Abstract

Heart disease is the largest contributor to death worldwide and research is limited by a lack of adequate human tissue in vitro models. To address this, we developed a protocol for generating 3D, atrial-like engineered cardiac tissue (ECT) comprised of cardiomyocytes (CM) and cardiac fibroblasts, derived from human-induced pluripotent stem cells (hiPSC). Control and atrial-like hiPSC-CM were produced using GiWi differentiation supplemented without and with 0.75 µM retinoic acid, respectively. ECTs were generated using hiPSC-cardiac fibroblasts and Day 30 hiPSC-CM combined in a fibrin matrix and molded via a FlexCell Tissue TrainTM system. ECTs were cultured for 30 days and evaluated for action potentials (AP) as well as mRNA and protein expression profiles. A subset of control ECTs were cyclically and incrementally stretched for 7 days up to 18% elongation. Stretch-induced changes were evaluated via transmission electron microscopy (TEM) and cell culture medium (LC-MS/MS). Atrial-like ECTs recapitulated various atrial phenotypes. They exhibit an atrial-like electrophysiology with a shorter AP duration and increased repolarization fraction (p<0.05). Atrial-like ECT show atrial-specific mRNA/protein expression, such as lower ventricular-like MYL2 and higher atrial-like MYL7 levels (p<0.05). They also demonstrate distinct contraction mechanics with faster kinetics (p<0.05) and decreased normalized contraction force, compared to control ECT. Cyclic stretch reduced cardiomyocyte membrane convolution index (estimating membrane tension) and caveolae membrane structure density (p<0.05).
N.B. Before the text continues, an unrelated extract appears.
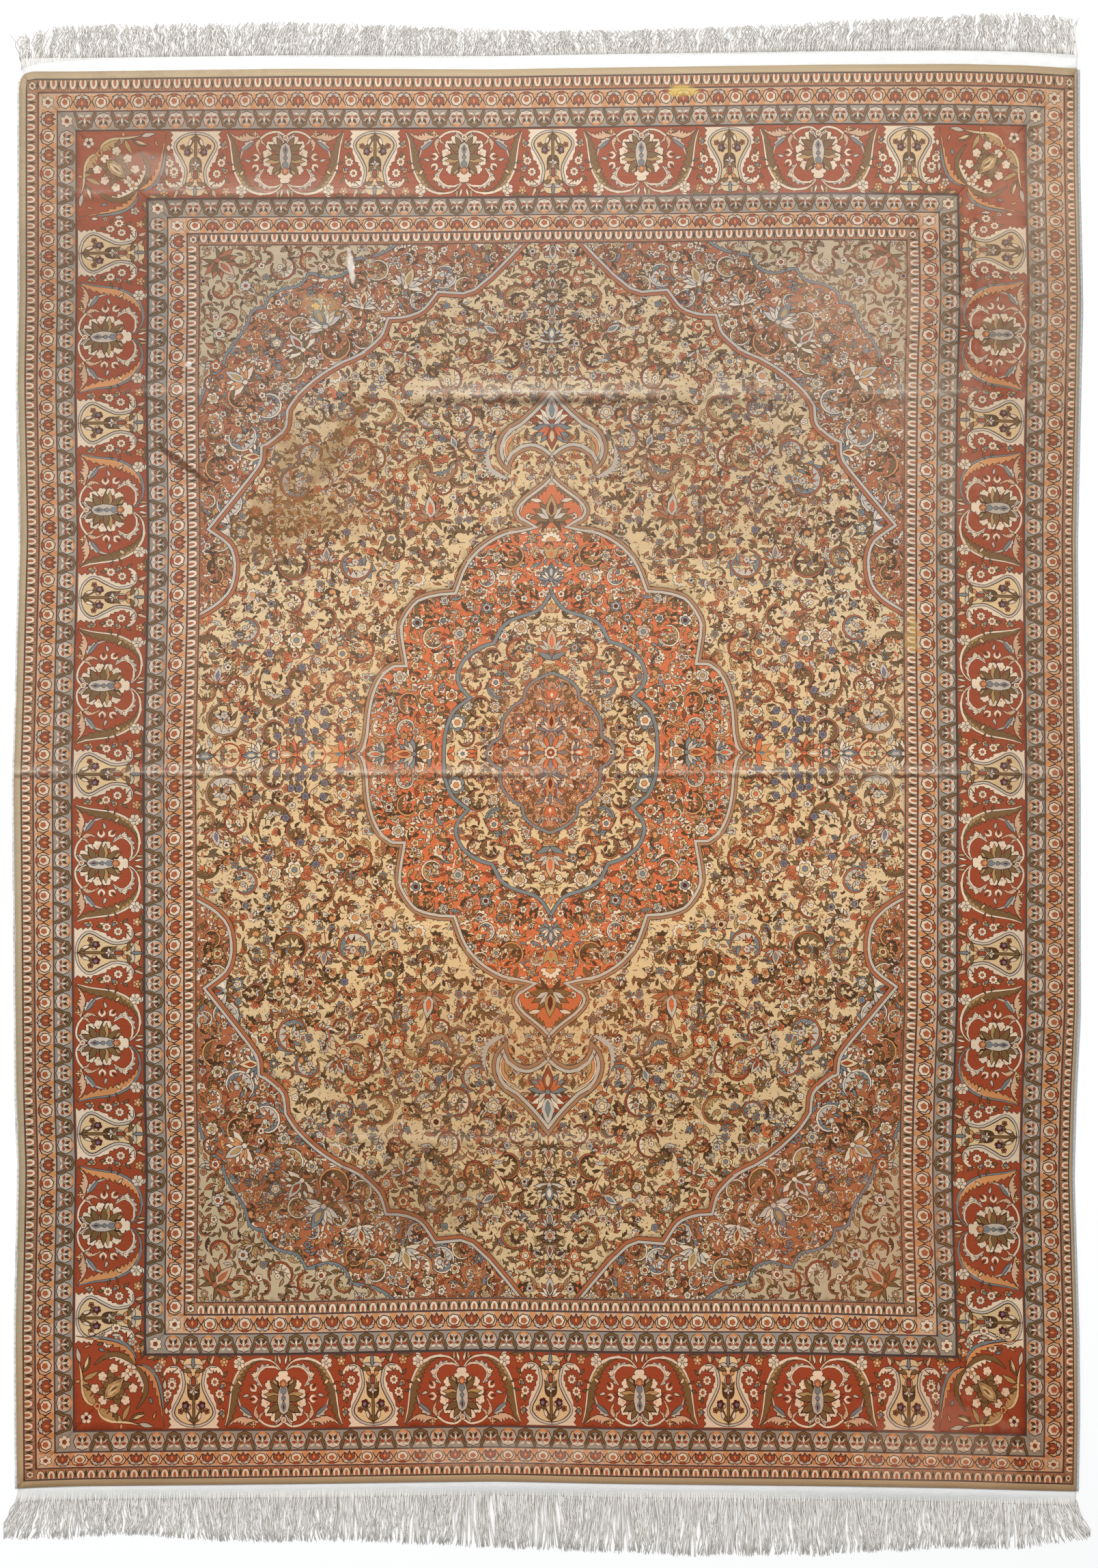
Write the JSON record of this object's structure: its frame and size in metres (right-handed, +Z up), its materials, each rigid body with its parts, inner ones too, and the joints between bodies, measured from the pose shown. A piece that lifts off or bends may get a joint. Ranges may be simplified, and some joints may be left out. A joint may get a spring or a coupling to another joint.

The latter was rescued via neutral sphingomyelinase inhibitor GW4869 (20 µM, p<0.05). LC-MS/MS of stretch-conditioned culture medium revealed decreases in relative sphingomyelins and phosphatidylcholines (p<0.05), ostensibly indicating membrane damage which was reversed by GW4869. Overall, our findings demonstrate retinoic acid-induced atrial-like phenotypes in hiPSC-CM are sustained in ECT form. We also introduce a novel ECT stretch protocol that recapitulates changes observed in animal models of heart pressure overload.